→ **Material provided**
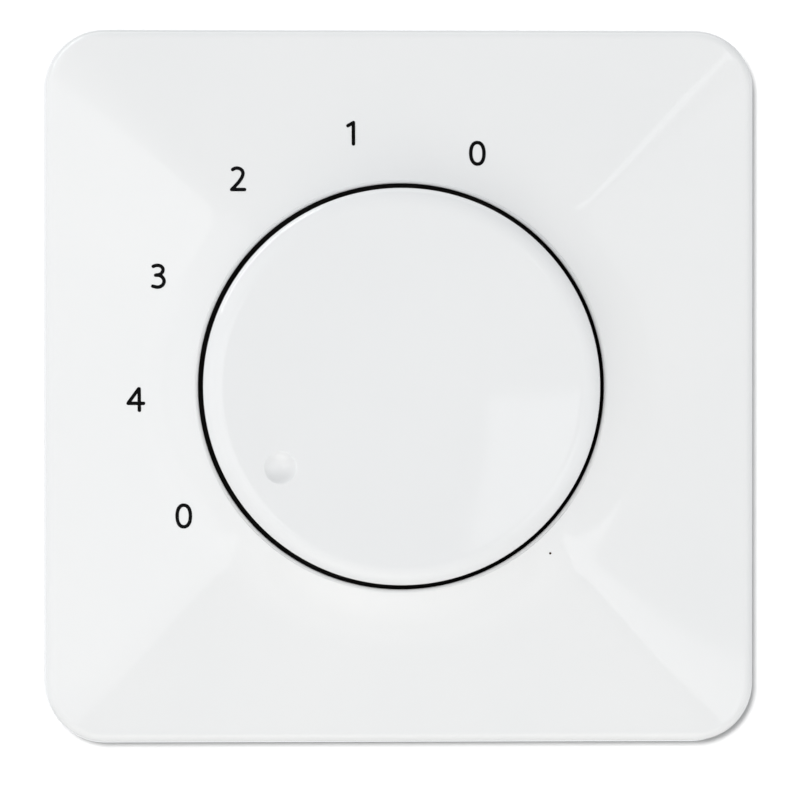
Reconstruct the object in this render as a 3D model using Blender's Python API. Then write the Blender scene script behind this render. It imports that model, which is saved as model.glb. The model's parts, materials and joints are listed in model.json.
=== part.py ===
"""Flush-mounted rotary speed controller: a four-step fan switch behind a square plate with a disc knob.

All sizes are in metres. The pieces are drawn as the thing lies on a bench, +Z out of the wall, +X to the
right and +Y up the wall, with the spindle on the Z axis and the wall plane at Z = 0. Two empties stand it
up, so that it faces -Y: one carries the fixed pieces, the other is the spindle's axis and carries what
turns.
"""

import math

import bmesh
import bpy
from mathutils import Matrix, Vector

# Fits
SEAT = 0.0003  # gap between pieces that touch
OVERRUN = 0.001  # how far a cutter runs past the faces that it opens

# Mesh fineness, in spans
HALF_SIDE_SPANS = 4
CORNER_SPANS = 8
PLATE_STEPS = 4 * (2 * HALF_SIDE_SPANS + CORNER_SPANS)
ROUND_STEPS = 36
SMALL_STEPS = 16
ROUNDING_SPANS = 3
FACET_SPANS = 4
COLLAR_SPANS = 5
SHARP_ANGLE = math.radians(35)  # a bend from here on is shaded as an edge

# Knob
KNOB_RADIUS = 0.0226
KNOB_SKIN = 0.0018
KNOB_WALL = 0.0016
KNOB_EDGE_ROUND = 0.0014
KNOB_CLEARANCE = 0.00055  # the open ring between the knob and the plate
KNOB_HUB_WALL = 0.0023
KNOB_HUB_LENGTH = 0.0038
KNOB_HUB_SKIN = 0.0009
KNOB_RIBS = 6
KNOB_RIB_THICKNESS = 0.0012
RIB_CLEARANCE = 0.0005  # between the knob's ribs and the nut
SKIRT_CLEARANCE = 0.001  # between the knob's skirt and the floor of the well
DIMPLE_RADIUS = 0.00185
DIMPLE_DEPTH = 0.0007
DIMPLE_INSET = 0.006  # from the knob's edge to the middle of the dimple
DIMPLE_ANGLE = math.radians(213.5)

# Knob spring
KNOB_SPRING_THICKNESS = 0.0004
KNOB_SPRING_WIDTH = 0.0032

# Cover plate
SIDE_BORDER = 0.01765  # from the aperture to the plate's left and right sides
TOP_BORDER = 0.01785  # from the aperture to the plate's upper and lower sides
PLATE_CORNER = 0.007
PLATE_WALL = 0.002
PLATE_EDGE_TOP = 0.0062  # out of the wall, where a facet meets the rounded edge
PLATE_EDGE_ROUND = 0.0011
PLATE_DRAFT = 0.0003
FACET_RISE = 0.0012  # from the edge to the foot of the collar
HIP_SHARPNESS_SHARE = 9.0
COLLAR_WIDTH = 0.0078
COLLAR_RISE = 0.0034  # from the plate's edge to the aperture
COLLAR_CURVE_SHARE = 3.0
COLLAR_ROUND = 0.0005
WELL_WALL = 0.0016
WELL_FLOOR = 0.002
PAD_OVER_NECK = 0.004
PAD_HEIGHT = 0.0005

# Switch: steps and spindle
SPEEDS = 4
STEP_ANGLE = math.tau / 13
TRAVEL = (SPEEDS + 1) * STEP_ANGLE
SPINDLE_RADIUS = 0.003
SPINDLE_TIP_BEVEL = 0.0004
SPINDLE_FLAT = 0.0015  # from the axis

# Neck, nut and washer
NECK_WALL = 0.0017
NUT_WALL = 0.002
NUT_SIDES = 6
NUT_THICKNESS = 0.0021
WASHER_WIDTH = 0.003
WASHER_THICKNESS = 0.0007
WASHER_TEETH = 12
WASHER_TOOTH = 0.0009

# Mounting plate
MOUNT_INSET = 0.0055  # from the cover plate's sides
MOUNT_CORNER = 0.014
MOUNT_THICKNESS = 0.0012
SLOT_CLEARANCE = 0.0005
SLOT_HALF_ANGLE = math.radians(11)
GANG_HOLE_RADIUS = 0.0016
GANG_HOLE_INSET = 0.0056  # from the plate's corner

# Rotor
SHOULDER_WIDTH = 0.0022
WHEEL_RADIUS = 0.012
WHEEL_NOTCH = 0.0009
WHEEL_THICKNESS = 0.0027
WHEEL_POINTS_A_NOTCH = 6
LUG_INSET = 0.0006  # from the bottoms of the notches
LUG_HALF_ANGLE = math.radians(8)
LUG_DEPTH = 0.0019
CARRIER_THICKNESS = 0.002
PILOT_RADIUS = 0.002
PILOT_ENTRY = 0.0013  # how deep it runs into the base's floor
PEG_RADIUS = 0.0007
PEG_INSET = 0.0016  # from the edge of the bridge's ring
PEG_DEPTH = 0.001

# Detent spring
DETENT_ANGLE = math.pi / 2
LEAF_THICKNESS = 0.0004
LEAF_STANDOFF = 0.0023  # from the wheel's edge to the leaf's middle
LEAF_GRIP = 0.0016  # how much of each end is in the housing
LEAF_NOSE_HALF_WIDTH = 0.0021
LEAF_NOSE_FLAT_SHARE = 0.25

# Switch housing
CAP_FRONT = 0.002
LUG_CLEARANCE = 0.0005  # between the stop lug and the split of the housing
LEAF_ROOM = 0.0022  # from the leaf's middle to the wall of the cavity
HOUSING_WALL = 0.0055
HOUSING_CHAMFER = 0.004
STOP_STANDOFF = 0.0026  # from the rotor's shoulder to the stops
STOP_WIDTH_ANGLE = math.radians(13)
BASE_FLOOR = 0.002
BASE_BACK = 0.0012

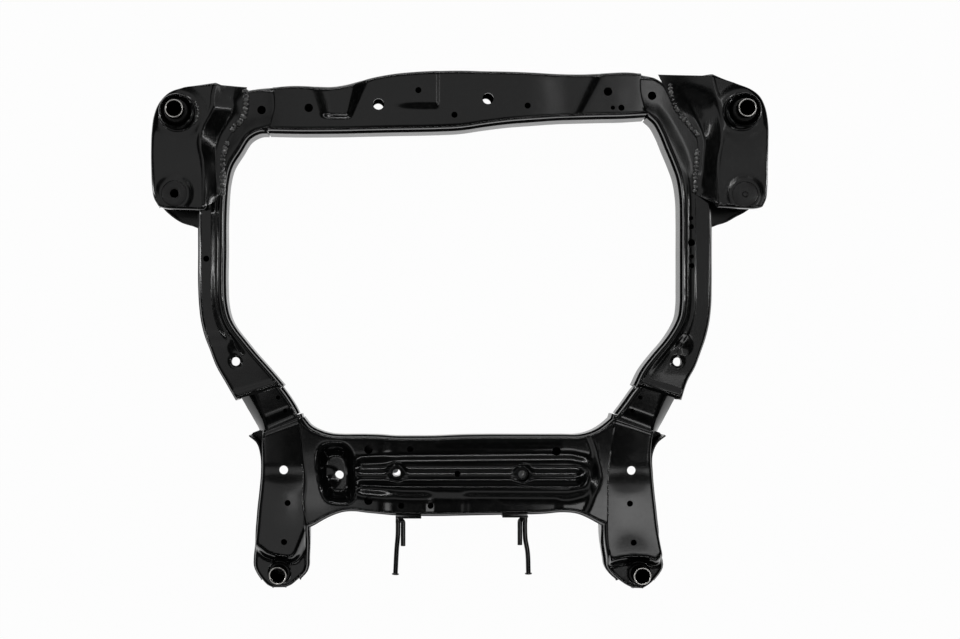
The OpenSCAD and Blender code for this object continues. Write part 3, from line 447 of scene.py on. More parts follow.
boss_paint = new_finish(
    "matt_dip_paint", (0.012, 0.012, 0.0122, 1), (0.07, 0.07, 0.065, 1), (0.05, 0.05, 0.052, 1), 0.45, 0.12,
    0.0003, dict(Peel_scale=900, Peel_depth=0.2, Wave_scale=30, Wave_depth=0.5), coat=0.05, gloss=0.6)
print("finishes:", [m.name for m in bpy.data.materials if m.use_nodes])

# %% [markdown]
# ## How a sheet is pressed
# Each shell starts as a flat blank, a grid primitive. Its rows are laid across the member, and
# its columns run from the foot of one wall, over the fold and the top, to the foot of the other
# wall. Solidify gives the sheet its thickness, and booleans punch it. The sizes are in metres.

# %% Sizes of the sheet
SHEET, CLEARANCE, BEND = 0.0025, 0.0003, 0.005
UNDERSIDE, RAIL_TOP, LEG_TOP = 0.018, 0.072, 0.068
SKIRT, TRAY_WALL, NOSE_DROP = 0.034, 0.038, 0.020
LAP = SHEET + CLEARANCE
FRONT_TOP, REAR_TOP, PAD_TOP = RAIL_TOP + LAP, LEG_TOP + LAP, RAIL_TOP + 0.017
PUNCH_RISE, PUNCH_DEPTH, TRAY_PUNCH = 0.01, 0.06, 0.005
UPPER_STEP, TRAY_STEP = 0.0028, 0.006
LAP_REACH, LAP_DIP = 0.016, 0.0024
WALL_ROWS = FOLD_ROWS = 6
EDGE_ROWS = WALL_ROWS + FOLD_ROWS
TINY = 1e-9
finished = []
print("heights of the tops:", RAIL_TOP, LEG_TOP, FRONT_TOP, REAR_TOP, PAD_TOP)

# %% [markdown]
# ## Curves and soft steps
# The plan of each member is a short list of points of the photograph. A smooth line joins them, as
# a batten would. The forms pressed into the sheet are sums of soft steps, because a press can't
# make a sharp one.

# %% Curves and soft steps
def smooth_line(points, step):
    """A smooth line through points, cut at even steps, as a draughtsman bends a batten."""
    p = np.asarray(points, float)
    pairs = p.reshape(len(p), -1, 2)
    chord = np.linalg.norm(np.diff(pairs, axis=0), axis=2).mean(1)
    t = np.concatenate([[0], np.cumsum(np.maximum(chord, TINY))])
    slope = np.gradient(p, t, axis=0) if len(p) > 2 else np.repeat((p[1:] - p[:1]) / t[-1], 2, 0)
    at = np.linspace(0, t[-1], max(3, int(round(t[-1] / step)) + 1))
    k = np.clip(np.searchsorted(t, at, side="right") - 1, 0, len(t) - 2)
    span = (t[k + 1] - t[k])[:, None]
    u = ((at - t[k])[:, None]) / span
    return ((2 * u**3 - 3 * u**2 + 1) * p[k] + (u**3 - 2 * u**2 + u) * span * slope[k]
            + (3 * u**2 - 2 * u**3) * p[k + 1] + (u**3 - u**2) * span * slope[k + 1])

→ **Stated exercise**
Begin at the first line of the records above and quote every line verbatim through the one that contains "OVERRUN = 0.001".

→ **Exercise response**
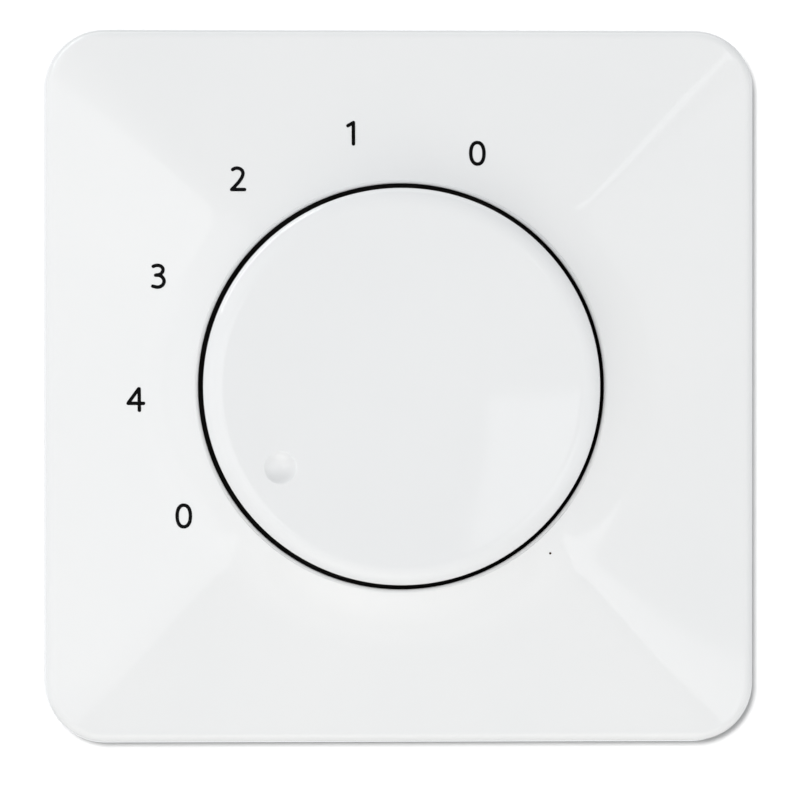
Reconstruct the object in this render as a 3D model using Blender's Python API. Then write the Blender scene script behind this render. It imports that model, which is saved as model.glb. The model's parts, materials and joints are listed in model.json.
=== part.py ===
"""Flush-mounted rotary speed controller: a four-step fan switch behind a square plate with a disc knob.

All sizes are in metres. The pieces are drawn as the thing lies on a bench, +Z out of the wall, +X to the
right and +Y up the wall, with the spindle on the Z axis and the wall plane at Z = 0. Two empties stand it
up, so that it faces -Y: one carries the fixed pieces, the other is the spindle's axis and carries what
turns.
"""

import math

import bmesh
import bpy
from mathutils import Matrix, Vector

# Fits
SEAT = 0.0003  # gap between pieces that touch
OVERRUN = 0.001  # how far a cutter runs past the faces that it opens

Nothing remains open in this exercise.